Thursday, June 19, 2014

Curricular Follies and Festivities

I wrote in May about how our curriculum process. Quick reminder: the Department of Journalism is merging with the Digital and Broadcast Journalism portion of the old Department of Telecommunications at Grady College. It's a rare chance to dream up a new curriculum, or at least new for us.

We've had two productive meetings. Plus beer. We'll meet two or three more times before taking our proposed curriculum -- whatever it turns out to be -- to the full faculty in an August retreat (yes, the dreaded "R" word). At that point, the folks who didn't work for free all summer will have their chance to bitch and moan and pick it apart. Follies, and festivities.

Everything remains so up in the air that I can't say a helluva lot about what our final proposal will look like, but I can say this -- it appears we're inching toward a "teaching hospital" approach. In this, the curriculum is anchored by an experiential learning environment, likely some new version of Newsource, but with a much more robust online presence along with the traditional nightly broadcast.

The "core" will look different too, if we go the way we seem to be going. For the uninitiated, the "core" is the classes everyone takes, usually early in their studies. Some interesting changes are in store, or at least proposed to be in store. The underlying idea is to give all students more exposure to multimedia skills, to beef up the "reporting" side of our classes, and to have students more accustomed to writing across platforms. All of this will happen via classes and, if it goes the way I suspect it'll go, through providing real content through Newsource. We're even frontloading law and ethics in the curriculum rather than having students take it late, often in their last semester.

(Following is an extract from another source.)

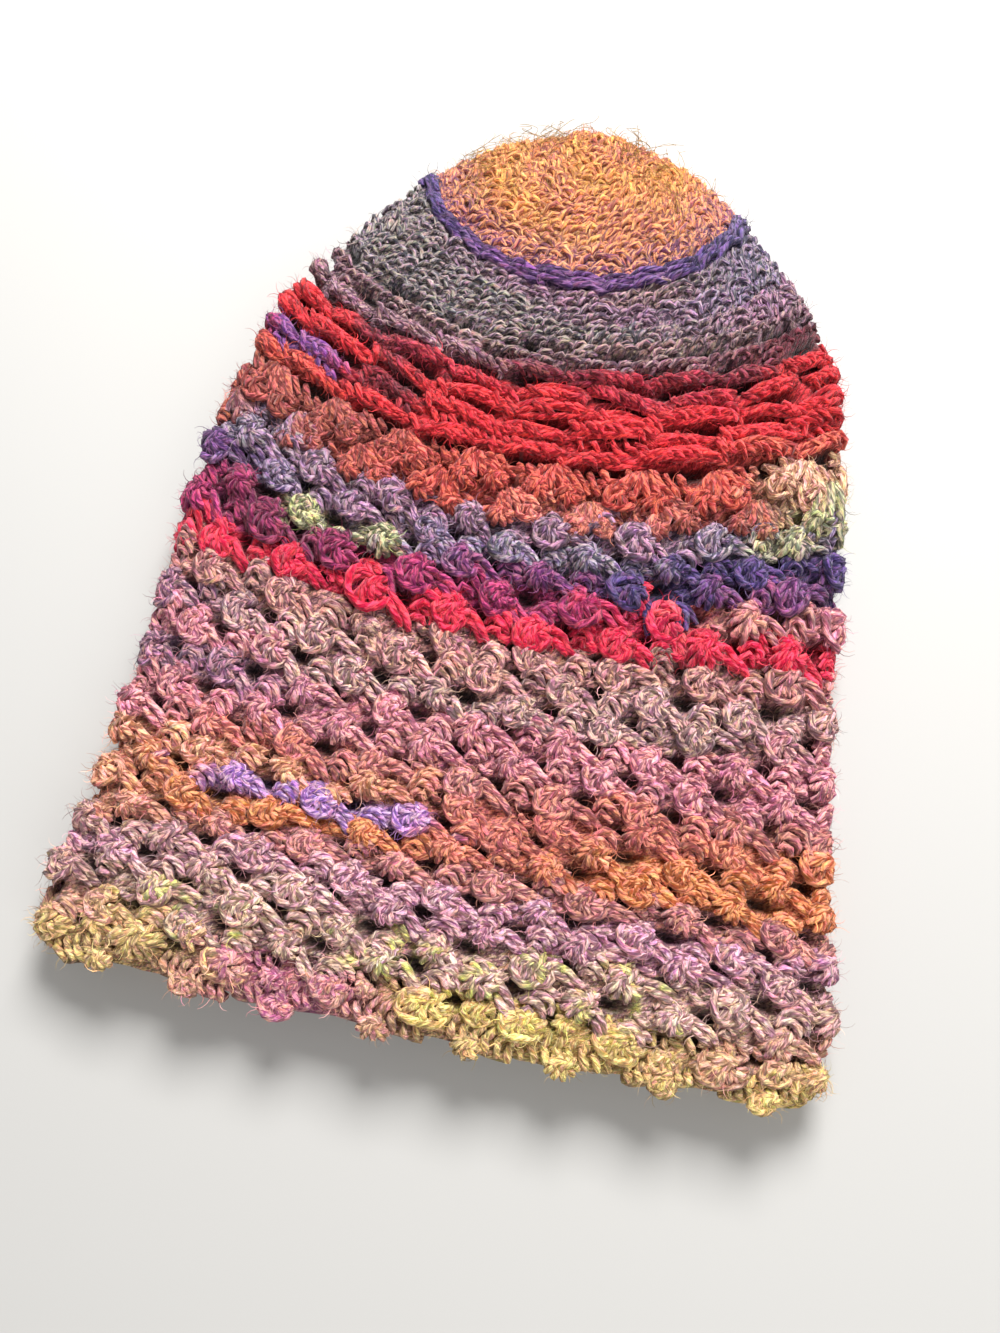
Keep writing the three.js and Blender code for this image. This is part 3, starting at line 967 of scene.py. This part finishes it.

There are a number of interesting angles to all of this, or at least they'll be interesting and angular if we approve what we seem to be gravitating toward. Lemme raise a few quickly:
  • The Red & Black. How will us channeling students into Newsource affect it, if at all? I don't see it making a lot of difference, but you never know.  I have my own ideas on what will happen, but I'm a lousy predictor.
  • Can we staff a teaching hospital approach? Good question. It's a different way of assigning faculty, one some will not be comfortable with. Keep in mind some of us are also researchers and have expectations of academic publication.
  • Will an expanded core and newsroom actually make us less nimble, less able to experiment, because we're "feeding the beast" of daily news? A bigger core means less a "buffet" in which students pursue their interests. Very lockstep.
  • And related to above, by using a teaching hospital approach, are we teaching students to do jobs that are so very last year? A very good question, that, and one of the key criticisms of a teaching hospital approach. More on this another day, perhaps.